The key piece of information ahead of the ECB meeting on 7 March is the eurozone inflation data. A lower-than-expected print could lead to pricing for April becoming more balanced. Furthermore, the next ECB inflation forecasts are due in March, which will likely shape the bank’s outlook and provide additional guidance to the market. The question remains around the timing of the first interest rate cut. Market implied rates for March have remained stable, ending the month at 3.89%. The market implied rate for April started the month at 3.66% and ended at 3.85%. This is similar for each of the meetings. The year-end implied rate is now 3.00% having increased during the month from a starting level of 2.43%.

Forecast are based upon estimates and reflect subjective judgments and assumptions. There can be no assurance that developments will transpire as forecasted and that the estimates are accurate.

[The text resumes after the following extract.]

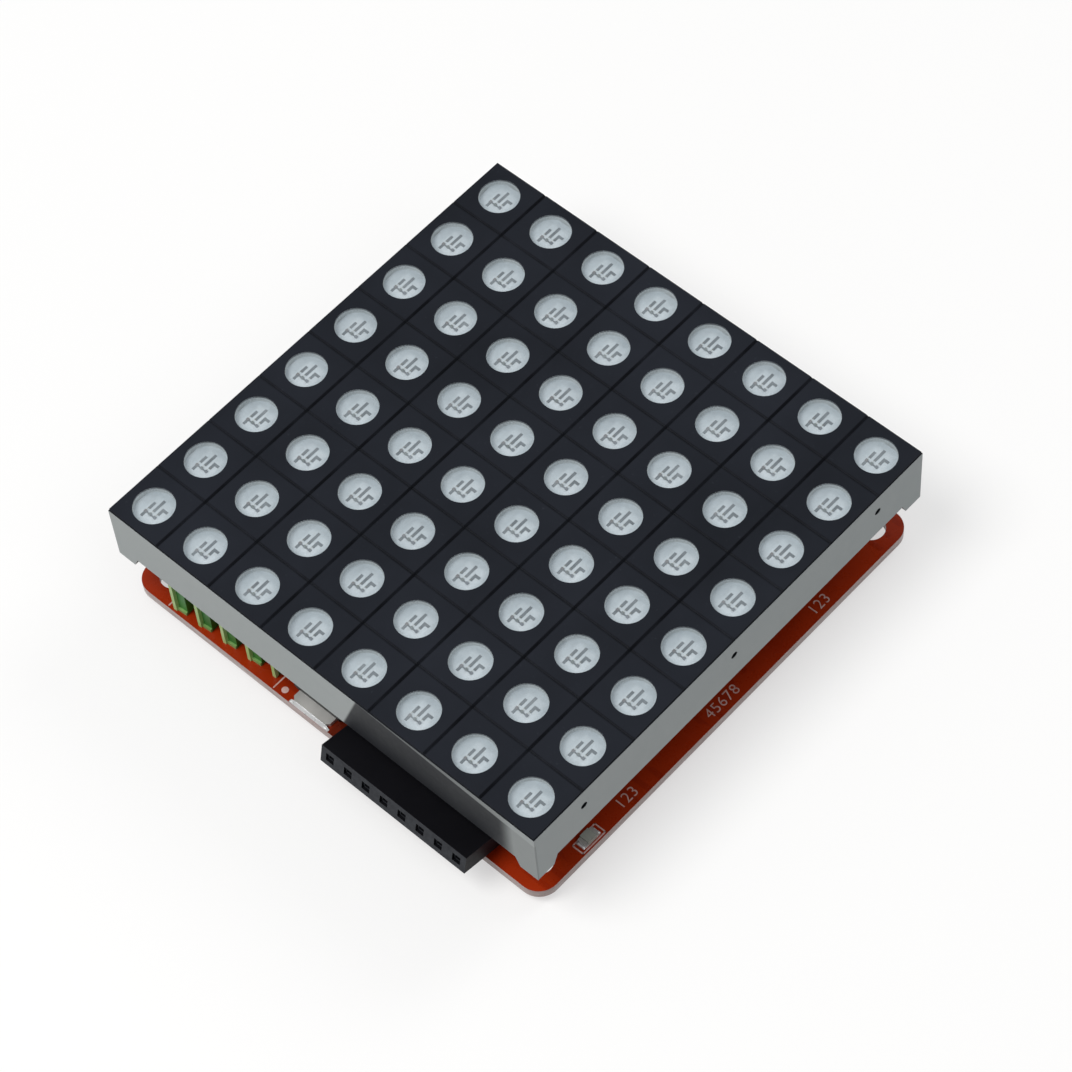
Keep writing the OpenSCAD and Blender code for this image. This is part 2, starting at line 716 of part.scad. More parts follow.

The weighted average maturity (WAM) averaged 32 days in February and the weighted average life (WAL) averaged 55 days. Investments were made in high-quality credit issuers, out to three months, with some selective longer-dated investments. Investments in sovereign, agency and government-guaranteed holdings were maintained to provide high credit quality and maintain liquidity buffers. Investments in bank floating money market securities, linked to the €STR overnight index, were increased, offering attractive spreads and diversification. Asset-backed commercial paper continued to be in good supply, offering flexible duration and attractive returns compared to vanilla paper. Liquidity and capital preservation remained the key drivers for the portfolio.